Reaching 16 years of age I started to attend the Adult division along with the cadet division, slowly transferring over to being an adult member. This opened the doors too many new 'Duties' such as providing cover for the many of London's West-end Theatres.
I later returned back to my cadet division as a 'Cadet Divisional Officer', then gained promotion to 'District Staff Officer' at London District Stores. in this role I was responsible for arranging and organising such big events as.
Lord Mayor's Show, Trooping the Colour, State visits,
The Queen Pop concert in Hyde Park, and Bay City Rollers concert at Victoria the next day
DAGE (Deptford Action Group for the Elderly) Annual Outing to Margate (40 coaches).
I even slept in a bell tent by the fountain just outside Buckingham Palace, patrolling the parks hourly for the 3 nights prior to the Trooping of the Colour !
MOTORCYCLE ESCORT WORK
Also being an avid motorcyclist, and member of the 'Eltham & District Motorcycle Club', I combined this with St.

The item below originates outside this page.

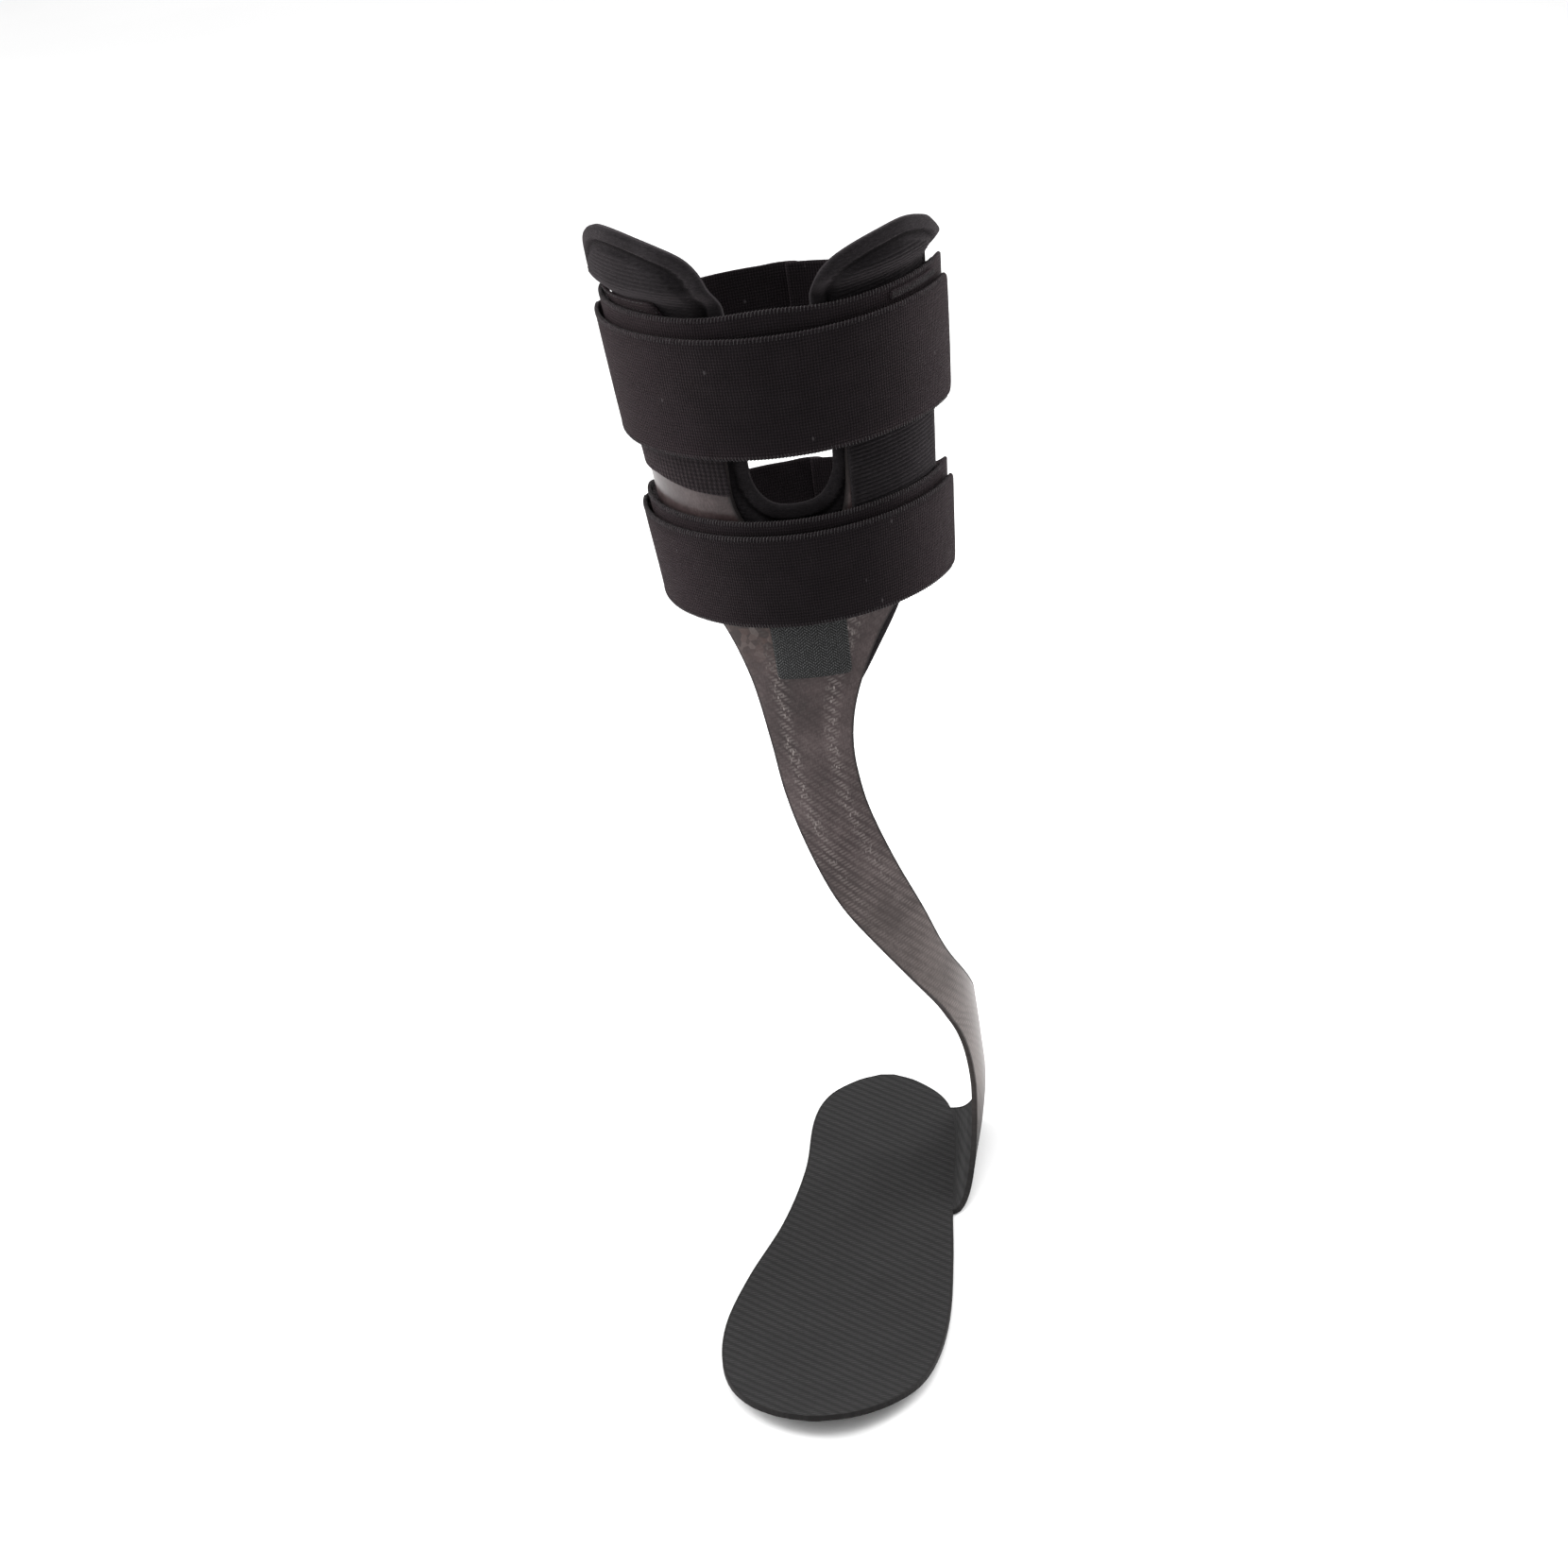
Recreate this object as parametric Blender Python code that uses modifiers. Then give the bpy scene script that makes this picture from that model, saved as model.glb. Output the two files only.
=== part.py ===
"""Ankle foot orthosis for a left leg: carbon foot plate and shin shell, padded liner, two wound straps.

Metres, +Z up, toes towards -Y, the outside of the leg towards +X.  The origin is on the sole, under
the shin's axis.  Every sheet of the cuff is a flat pattern, drawn as angle round the shin and height
up it, that is cut into cells, wrapped round the limb and thickened.
"""
import math

import bmesh
import bpy
from mathutils import Matrix, Vector

# The limb that the brace is shaped to
SHIN_FOOT = Vector((0.0, 0.0106, 0.1))
SHIN_AXIS = Vector((-0.0544, 0.0084, 1.0)).normalized()
HALF_WIDTH = ((0.03, 0.0350), (0.06, 0.0345), (0.09, 0.0335), (0.12, 0.0330), (0.16, 0.0345),
              (0.21, 0.0380), (0.28, 0.0440), (0.35, 0.0502), (0.41, 0.0545))
FRONT_DEPTH = ((0.03, 1.05), (0.12, 1.05), (0.20, 0.97), (0.28, 0.8875), (0.41, 0.8875))
METRES_PER_DEGREE = 0.00095

# Layers, as (distance from the limb, thickness)
LINER = (0.0000, 0.0050)
BACK_HOOK = (0.0053, 0.0010)
CARBON = (0.0066, 0.0022)
OUTER_PATCH = (0.0091, 0.0012)
STRAP_INNER = (0.0106, 0.0016)
STRAP_HOOK = (0.0125, 0.0008)
STRAP_OUTER = (0.0136, 0.0016)
WING_PATCH = (0.0064, 0.0008)
STRAP_TAB = (0.0125, 0.0007)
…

John to provide 'Immediate Care' by motorcycle, and at the same time acting as a Race Marshall for the Folkestone to London Cycle Race.
Working with the Police we were given speed exemption on the route to enable us to get ahead of the racers, and some of those pedal bikes could half shift!
Maybe I was London's first ever Motorcycle Medic !
One of the many offshoots I did as both a Cadet and Adult Member, was to join and train with Casualties Union.
It gave me a deep understanding of the signs and symptoms, body structure, and of injuries and how to deal with them. We learned how to make up the injuries in a life like form, and how to act the part as if the injuries were real.
We were used by the Government to test the Emergency Services in staged disasters, air crashes, train crashes, explosions. I also tested the first-aid teams at the Treasury in Whitehall.
It was a good grounding for when I later joined the Ambulance Service.
Things change over the years I know, the vehicles, the equipment and the training have improved as would be expected, but I am amazed and extremely disappointed at how the St. Johns has been forced to change beyond that.
Health & Safety laws have all but stopped the Cadets from attending events, and the original 'Ethos' of St. Johns being a 'Voluntary Service' seems to have been lost along the way.
It used to be all about community, and financed by donations and public collections, and members giving up their free time to help out.
Now it is being run like a business, high charges are made for attendance, which prevents many from inviting St John to attend their Fete's and events. And Members even want paying to cover duties ?.
And they are now run not by volunteers, but by business men in an office earning over £80,000 a year. ????????